Cette distinction est essentielle. Elle signifie que si le défaut d’information correcte empêche un délai de forclusion de courir pendant la durée de vie du contrat, il ne saurait pour autant conférer un caractère perpétuel au droit de révocation au-delà de l’extinction même de la relation contractuelle. La protection du consommateur, si forte soit-elle, ne peut ignorer la réalité juridique d’un contrat entièrement apuré.
B. La reconnaissance d’une faculté d’encadrement temporel en dépit d’une information erronée
La portée principale de cet arrêt réside dans l’affirmation qu’un manquement à l’obligation d’information, bien que sanctionné, ne paralyse pas indéfiniment toute possibilité d’extinction du droit de révocation. En validant la législation nationale, la Cour admet qu’un État membre peut légitimement concilier la protection du consommateur avec l’impératif de sécurité juridique. L’exécution complète du contrat agit comme un événement objectif qui restaure un équilibre, permettant de clore définitivement la relation contractuelle.
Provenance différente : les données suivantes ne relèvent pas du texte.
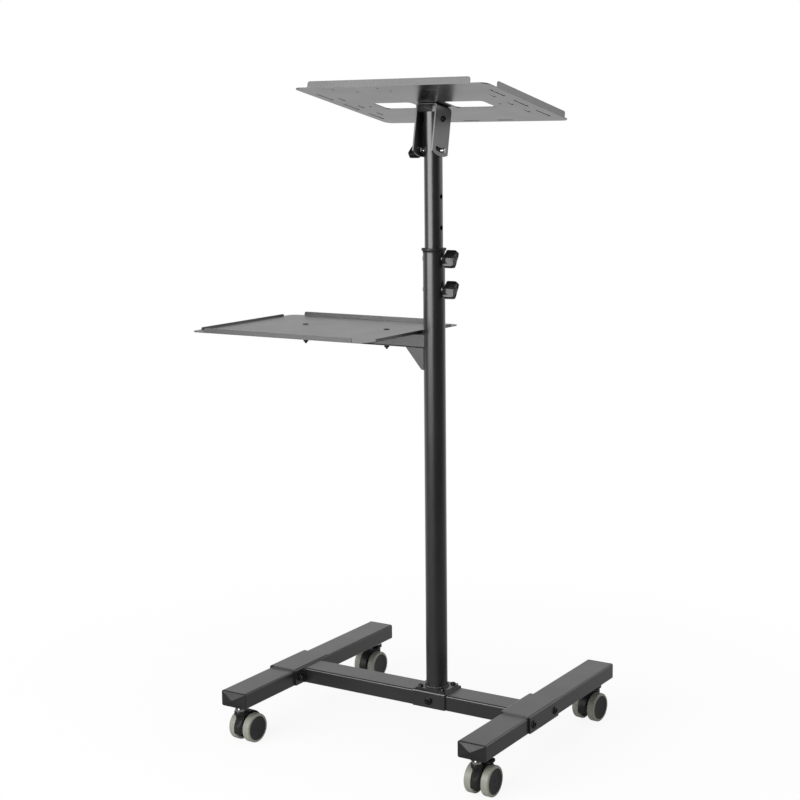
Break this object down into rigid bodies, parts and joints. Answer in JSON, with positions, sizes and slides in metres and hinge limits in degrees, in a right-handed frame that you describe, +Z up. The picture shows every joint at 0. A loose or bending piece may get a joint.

Le délai supplémentaire d’un mois constitue alors une dernière garantie offerte au consommateur mal informé, mais une garantie qui demeure encadrée dans le temps.
La Cour établit ainsi une hiérarchie subtile des facteurs : l’information erronée suspend le délai de révocation, mais l’exécution totale du contrat met fin à cette suspension et déclenche un ultime délai de forclusion. Il en résulte que la protection du consommateur, pour être effective, n’est pas absolue et doit se composer avec la nécessaire stabilité des situations juridiques définitivement constituées.